For Community Supported Art, her project is a series of limited-edition prints. She wants to continue exploring how her different homes across the globe have contributed to her current sense of home and belonging. She may expand the proverb idea to include a whole series of various cultures' wisdom, or use this as a jumping off point to explore other themes of connectedness across space and cultural background.
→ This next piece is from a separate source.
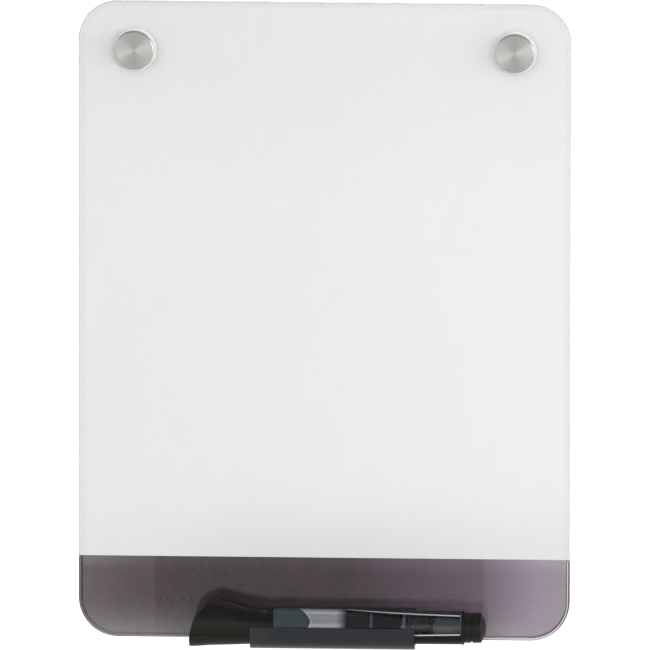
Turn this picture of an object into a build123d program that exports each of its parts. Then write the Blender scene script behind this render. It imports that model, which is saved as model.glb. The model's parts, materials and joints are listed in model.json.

Cory Shea digital image "Worry dolls."
 

Cory Shea

Cory Shea is a multimedia artist. Most recently her work is focused on the theme of the “Worry Dolls.” She explains: “The ‘Worry Doll’ series turned my nighttime anxiety into artwork. When I can’t sleep at night (with a scrolling to-do list of what has to get done), I find myself generating these collages in order to relax my mind. What starts with thoughts of ‘Did I pay my car insurance?’ Turns into nightmarish reflections of what is currently happening in the world and how helpless I feel. I’ve always been this way, the worries just have gotten greater. My Mom gave me my first box of Worry Dolls to stick under my pillow and I remember telling each one a fear or worry while I tried to relax. Once a worrier - always a worrier.” Her work is a reflection of those intricate fears, and how they collide and build onto each other. She represents that by layering digital imagery on top of each other. She prints the images and then adds in textural elements, because she believes people worry in just more than one dimension. For Community Supported Art, she is interested in creating hand-made ceramic tiles, transferring her digital images to these tiles, and then adding on organic shapes and textures.